Rising ‘Monsoon Brides’ Trend in Pakistan: Economic Hardships Fuel Child Marriages Amidst Climate Crisis

DADU: As monsoon rains loomed over Pakistan, 14-year-old Shamila and her 13-year-old sister Amina were married off in exchange for money, a desperate move by their parents to survive the impending floods.

“I was happy to hear I was getting married… I thought my life would become easier,” Shamila shared after her wedding to a man twice her age, hoping for a more prosperous future. “But I have nothing more. And with the rain, I fear I will have even less, if that is possible.”

While Pakistan had been making progress in reducing child marriages, the devastating 2022 floods have reversed this trend, leading to a surge in underage marriages due to climate-driven economic insecurity. Rights workers warn that the worsening climate crisis is pushing more families into desperate situations, forcing them to marry off their daughters for financial survival.

The summer monsoon, crucial for millions of farmers and the nation’s food security, has become increasingly unpredictable and destructive due to climate change, causing landslides, floods, and long-term crop damage. In the agricultural regions of Sindh, many villages are still struggling to recover from the 2022 floods, which submerged a third of the country, displaced millions, and destroyed vital crops.

“This has led to a new trend of ‘monsoon brides’,” explained Mashooque Birhmani, founder of the NGO Sujag Sansar, which collaborates with religious scholars to combat child marriage. “Families will find any means of survival. The first and most obvious way is to give their daughters away in marriage in exchange for money.”

Birhmani noted that child marriages have spiked in villages like Dadu district, one of the areas hardest hit by the floods. In Khan Mohammad Mallah village, where Shamila and Amina were married in a joint ceremony in June, 45 underage girls have been married off since the last monsoon—15 of them in just May and June of this year.

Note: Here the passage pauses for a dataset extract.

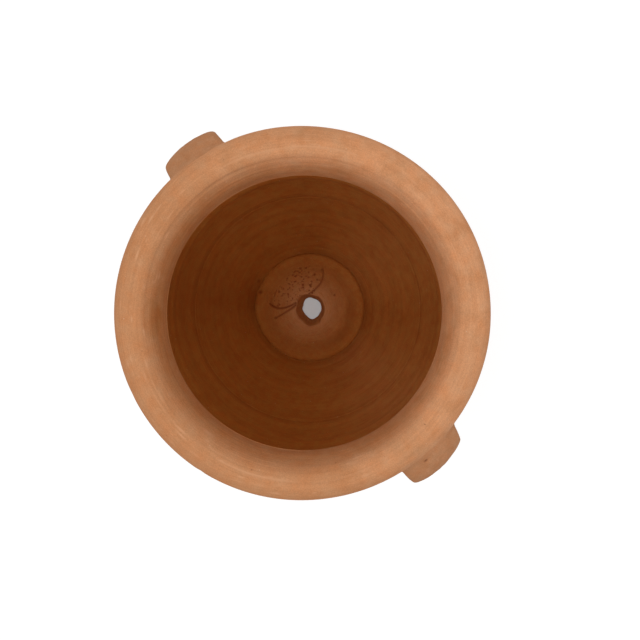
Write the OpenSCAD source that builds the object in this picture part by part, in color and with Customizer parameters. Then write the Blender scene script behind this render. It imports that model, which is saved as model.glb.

“Before the 2022 rains, there was no such need to get girls married so young in our area,” said village elder Mai Hajani, 65. “They would work on the land, make rope for wooden beds, the men would be busy with fishing and agriculture. There was always work to be done.”

Parents admitted to AFP that they rushed their daughters into marriage to save them from poverty, usually in exchange for money. Shamila’s mother-in-law, Bibi Sachal, revealed they paid Rs200,000 to Shamila’s parents—a significant sum in a region where most families survive on around one dollar a day.

Najma Ali, who was married at 14 in 2022, initially felt excited about becoming a wife but now faces harsh realities. “My husband gave my parents Rs250,000 for our wedding. But it was on loan (from a third party) that he has no way of paying back now,” she said. “Now I am back home with a husband and a baby because we have nothing to eat.”

The village, located on the banks of a canal in the Main Nara Valley, is barren, with no fish left in the polluted water. “We had lush rice fields where girls used to work,” said Hakim Zaadi, 58, Najma’s mother. “They would grow many vegetables, which are all dead now because the water in the ground is poisonous.”

UNICEF has reported “significant strides” in reducing child marriage, but warns that extreme weather events increase the risk. “We would expect to see an 18 percent increase in the prevalence of child marriage, equivalent to erasing five years of progress,” the organization said in a report following the 2022 floods.

Dildar Ali Sheikh, 31, had considered marrying off his eldest daughter Mehtab while living in an aid camp after the floods. “When I was there, I thought to myself ‘we should get our daughter married so at least she can eat and have basic facilities’,” he told AFP.

Mehtab was just 10 years old. “The night I decided to get her married, I couldn’t sleep,” said her mother, Sumbal Ali Sheikh, who married at 18.

An intervention by Sujag Sansar postponed the wedding, allowing Mehtab to enroll in a sewing workshop where she earns a small income while continuing her education. However, with each monsoon rain, Mehtab fears that her postponed wedding may soon become a reality.